SOURCE DATA ▸
>>>>>

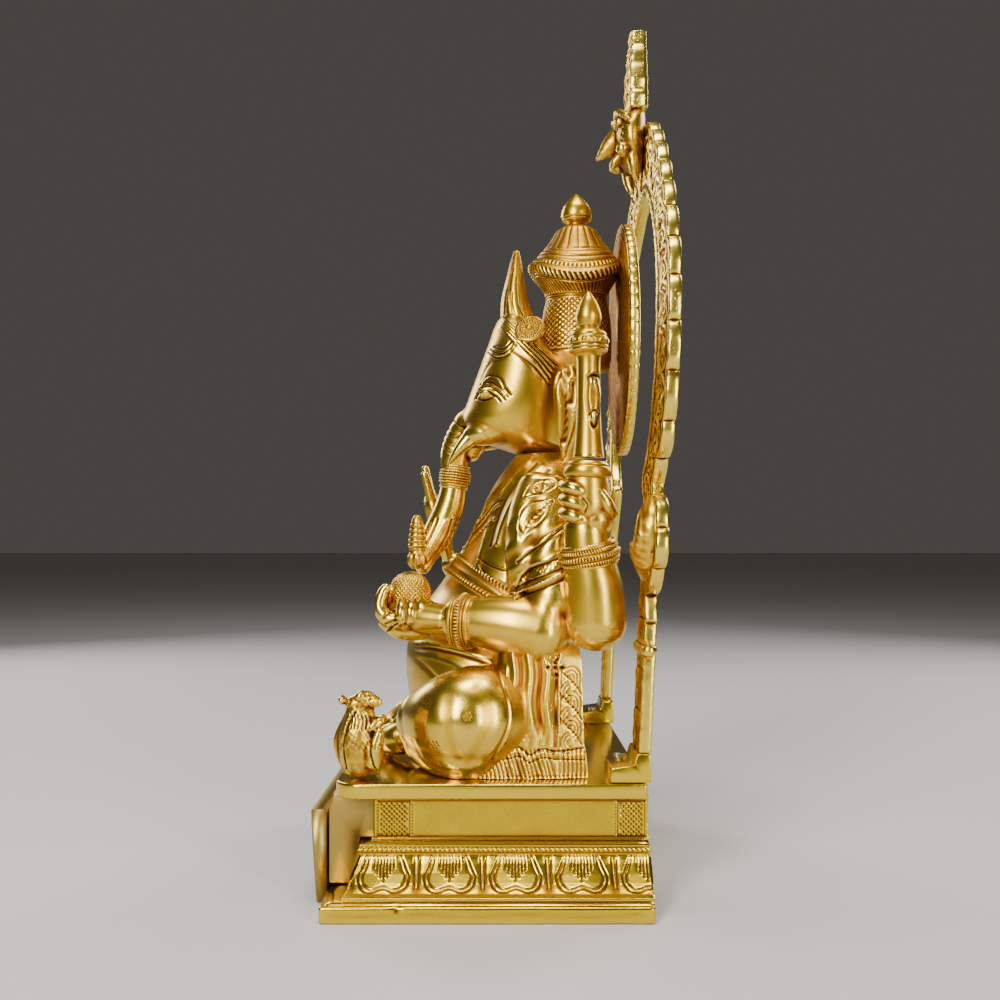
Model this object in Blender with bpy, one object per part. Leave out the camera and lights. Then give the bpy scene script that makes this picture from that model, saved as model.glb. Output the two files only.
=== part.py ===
"""Seated Ganesha in cast brass under a scalloped arch, on a lotus throne, with the mouse: 504 mm tall.

Lengths here are in millimetres and turn into metres where a mesh is made. +X is the figure's left,
the figure faces -Y and +Z is up. Y is drawn from the throne's middle line, and the frame empty moves
the whole figure by Y_DATUM, so that the origin is the centre of the footprint on the table.
"""

import math

import bmesh
import bpy
from mathutils import Matrix, Vector

# ---- driving dimensions, mm -------------------------------------------------------------------
MM = 0.001
GAP = 0.35  # clearance between neighbouring castings
MOST_SHARP = 1.6  # how much further than the clearance a cutter's sharp corner may grow
Y_DATUM = 3.05
BACK = 78.0  # every rear face of the throne lies in this plane

SLAB_HALF, SLAB_FRONT, SLAB_TOP = 125.0, -91.0, 10.0
SKIRT_LEVELS = ((10.35, 122.0, -80.0), (15.0, 115.5, -78.0), (20.0, 109.5, -75.5), (28.3, 103.0, -72.0))
BEAD_LEVELS = ((28.65, 104.5, -73.0), (31.5, 106.0, -74.0), (34.4, 104.5, -73.0))
NECK_HALF, NECK_FRONT, NECK_TOP = 96.0, -66.0, 58.6
WALL = 8.0
DECK_HALF, DECK_FRONT, DECK_BACK = 110.0, -86.0, 76.0
DECK_LOW, DECK_TOP, DECK_ROUND = 59.0, 67.0, 14.0
BAY_HALF = 92.0
STEP_FRONT, STEP_TOP = -100.6, 50.0

ARCH_THICK, ARCH_LEAN = 6.5, math.radians(2.6)
ARCH_FOOT_TOP = 82.0
ARCH_SCALLOP, ARCH_BULGE = 25.0, 4.0
HALO_Z, HALO_HALF, HALO_RISE, HALO_BACK, HALO_THICK = 315.0, 63.0, 70.0, 78.5, 6.0
HALO_SCALLOPS = 54

SEAT = DECK_TOP + GAP  # everything on the deck starts here
CROWN_Y = 47.0
BELT_RISE = 0.6  # the belt climbs this much for each unit forward of the line below
BELT_LEVEL_FROM = 5.0
SCREW_R, SCREW_HEAD_R, SCREW_HEAD = 2.5, 5.0, 4.0

BRASS = (0.62, 0.40, 0.09)
BRASS_DULL = (0.36, 0.22, 0.08)
STEEL = (0.45, 0.45, 0.43)


# ---- scene and materials ----------------------------------------------------------------------
def clear_scene():
    for obj in list(bpy.data.objects):
        bpy.data.objects.remove(obj)


def new_collection(name):
    group = bpy.data.collections.new(name)
    bpy.context.scene.collection.children.link(group)
    return group


def metal(name, colour, roughness):
    mat = bpy.data.materials.new(name + "_metal")
    mat.use_nodes = True
    shader = mat.node_tree.nodes["Principled BSDF"]
    shader.inputs["Base Color"].default_value = (*colour, 1.0)
    shader.inputs["Metallic"].default_value = 1.0
    shader.inputs["Roughness"].default_value = roughness
    return mat


clear_scene()
STATUE = new_collection("brass_ganesha_statue")
CUTTERS = new_collection("cutters")
FRAME = bpy.data.objects.new("statue_frame", None)
FRAME.location = (0.0, Y_DATUM * MM, 0.0)
STATUE.objects.link(FRAME)


def add(name, bm, colour=BRASS, roughness=0.32):
    """Makes a node from a mesh drawn in millimetres, with its own origin at its centre."""
    bmesh.ops.remove_doubles(bm, verts=bm.verts, dist=1e-4)
    bmesh.ops.recalc_face_normals(bm, faces=bm.faces)
    mesh = bpy.data.meshes.new(name)
    bm.to_mesh(mesh)
    bm.free()
    mesh.transform(Matrix.Scale(MM, 4))
    obj = bpy.data.objects.new(name, mesh)
    STATUE.objects.link(obj)
    obj.parent = FRAME
    mesh.materials.append(metal(name, colour, roughness))
    mesh.shade_smooth()
    mesh.set_sharp_from_angle(angle=math.radians(40))
    recentre(obj)
    return obj


def recentre(obj):
    """Puts the origin in the middle of the piece without moving the piece."""
    corners = [Vector(c) for c in obj.bound_box]
    middle = sum(corners, Vector()) / 8
    obj.data.transform(Matrix.Translation(-middle))
    obj.location = obj.location + middle


# ---- shapes -----------------------------------------------------------------------------------
def skin_rings(bm, rings):
    """Joins equal rings of points into one closed skin with flat ends."""
    loops = [[bm.verts.new(p) for p in ring] for ring in rings]
    count = len(loops[0])
    for low, high in zip(loops, loops[1:]):
        for i in range(count):
            j = (i + 1) % count
            bm.faces.new((low[i], low[j], high[j], high[i]))
    bm.faces.new(list(reversed(loops[0])))
    bm.faces.new(loops[-1])


def ellipse_ring(cx, cy, z, rx, ry, sides):
    turn = 2 * math.pi / sides
    return [Vector((cx + rx * math.cos(i * turn), cy + ry * math.sin(i * turn), z)) for i in range(sides)]


def stack(levels, sides=24, cx=0.0):
    """A body of level ellipses: levels are (z, front y, back y, half width)."""
    bm = bmesh.new()
    rings = []
    for z, front, back, half in levels:
        rings.append(ellipse_ring(cx, (front + back) / 2, z, half, (back - front) / 2, sides))
    skin_rings(bm, rings)
    return bm


def spline(points, t):
    """A Catmull-Rom curve through the points, t from 0 to 1."""
    last = len(points) - 1
    k = min(int(t * last), last - 1)
    f = t * last - k
    p0, p1 = points[max(k - 1, 0)], points[k]
    p2, p3 = points[k + 1], points[min(k + 2, last)]
    return 0.5 * (2 * p1 + (p2 - p0) * f + (2 * p0 - 5 * p1 + 4 * p2 - p3) * f * f
                  + (3 * p1 - p0 - 3 * p2 + p3) * f * f * f)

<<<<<

OBJECTIVE ▸ Select and copy every line of the listing with the word "that".

THE RESPONSE ▸
Model this object in Blender with bpy, one object per part. Leave out the camera and lights. Then give the bpy scene script that makes this picture from that model, saved as model.glb. Output the two files only.
the whole figure by Y_DATUM, so that the origin is the centre of the footprint on the table.